In contrast, U.S. economic data was less bleak. Consumer confidence rose in August, while the sales of newly constructed U.S. single-family homes in July increased from an almost 17-year low in June. The reports fueled further dollar buying.

"The dollar is higher versus the euro because euro zone data confirms weakness coming out of Europe and an overall global slowdown," said Kevin Chau, a currency strategist, at IDEAglobal in New York. "The U.S. economy is still fairly weak but the rest of the world is catching up with it."

In late afternoon trading, the euro was down 0.7 percent at $1.4642 after falling to a low of $1.4570 following the Ifo data, its weakest since mid-February.

The euro was down more than 6 percent so far this month and looks set for its largest monthly fall since its 1999 launch.

The overnight index swaps market, meanwhile, has priced in about 46 basis points of rate cuts by the European Central Bank over the next year, analysts said, and investors could factor another 75 basis points of easing in the coming weeks. ECB interest rates are currently at 4.25 percent.

WEAK U.S. OUTLOOK, PERSISTENT INFLATION

Currency investors took little notice of the Federal Reserve's minutes of its last meeting, which earlier this month saw a weakening economic outlook and financial market stress. The Fed said the outlook supported the case for steady U.S. interest rates despite persistent inflation concerns.

"The minutes appear to suggest that there is enough risk on both sides that the FOMC is likely to remain on hold for the balance of the year -- barring another financial calamity," said Dustin Reid, senior currency strategist, at ABN Amro.

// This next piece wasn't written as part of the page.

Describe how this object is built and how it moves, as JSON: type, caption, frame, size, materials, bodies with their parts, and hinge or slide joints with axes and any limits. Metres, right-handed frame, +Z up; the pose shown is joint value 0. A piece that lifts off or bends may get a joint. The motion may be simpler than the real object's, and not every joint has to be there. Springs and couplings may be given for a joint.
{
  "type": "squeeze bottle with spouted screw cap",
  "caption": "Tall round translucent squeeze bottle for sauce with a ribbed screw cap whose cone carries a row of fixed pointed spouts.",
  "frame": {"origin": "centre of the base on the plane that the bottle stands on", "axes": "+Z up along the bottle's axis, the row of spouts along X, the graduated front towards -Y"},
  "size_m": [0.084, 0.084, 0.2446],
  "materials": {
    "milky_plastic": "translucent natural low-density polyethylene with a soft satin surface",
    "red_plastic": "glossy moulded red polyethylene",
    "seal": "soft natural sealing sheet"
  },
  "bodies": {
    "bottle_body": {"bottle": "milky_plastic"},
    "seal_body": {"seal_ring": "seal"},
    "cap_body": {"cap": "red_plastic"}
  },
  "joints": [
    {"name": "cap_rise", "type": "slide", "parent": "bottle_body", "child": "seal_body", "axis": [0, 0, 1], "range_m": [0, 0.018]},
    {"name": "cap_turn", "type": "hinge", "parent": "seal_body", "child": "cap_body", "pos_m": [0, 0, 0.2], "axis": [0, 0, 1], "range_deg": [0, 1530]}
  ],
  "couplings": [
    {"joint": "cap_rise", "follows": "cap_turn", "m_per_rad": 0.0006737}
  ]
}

But he cited the narrowing interest rate spreads between the United States and other major economies as the Fed prepares the market for a likely interest rate hike this year or next. That, Reid said, should affirm the dollar's continued strength.

The dollar index rose to a 2008 high of 77.619, and last traded at 77.225, up about 0.6 percent on the day. The U.S. currency also rose 0.4 percent to 1.0996 Swiss francs as other currencies tracked the euro lower.

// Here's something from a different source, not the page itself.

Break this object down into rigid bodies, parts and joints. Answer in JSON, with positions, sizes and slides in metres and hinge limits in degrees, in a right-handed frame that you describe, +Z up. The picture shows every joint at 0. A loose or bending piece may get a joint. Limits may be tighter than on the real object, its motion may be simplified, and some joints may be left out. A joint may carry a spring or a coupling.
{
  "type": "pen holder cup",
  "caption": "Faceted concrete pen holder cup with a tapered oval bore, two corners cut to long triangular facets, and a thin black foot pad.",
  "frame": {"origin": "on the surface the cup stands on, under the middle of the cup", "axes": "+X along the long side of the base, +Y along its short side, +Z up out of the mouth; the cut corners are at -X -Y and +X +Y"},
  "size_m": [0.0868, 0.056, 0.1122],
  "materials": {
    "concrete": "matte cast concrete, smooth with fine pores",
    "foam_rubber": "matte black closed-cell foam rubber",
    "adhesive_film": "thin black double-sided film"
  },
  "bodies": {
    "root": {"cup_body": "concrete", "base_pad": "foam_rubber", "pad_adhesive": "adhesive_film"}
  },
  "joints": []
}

The pound fell a more than two-year low against the dollar, falling as low as $1.8331. It was last at $1.8386, down 0.8 percent from late Monday.

The dollar was also up 0.3 percent versus the yen at 109.61.

Ongoing worries that other countries are vulnerable to U.S. economic weakness and jitters about the health of the financial services industry prompted investors to bail out of risky trades using higher-yielding currencies. That pushed the Australian dollar to an 11-month low of US$0.8495, before trading back up to US$0.8550, down 0.9 percent on the day.

High-yielding currencies tend to suffer when risk aversion increases, as investors unwind trades where they use low-yielding currencies to fund purchases of these assets.

The New Zealand dollar fell to within a cent of a one-year low of US$0.6818 hit earlier in the month. The currency came under selling pressure earlier after New Zealand posted in July its highest monthly trade deficit in 11 months. It was last at US$0.6970, down 1 percent from late on Monday.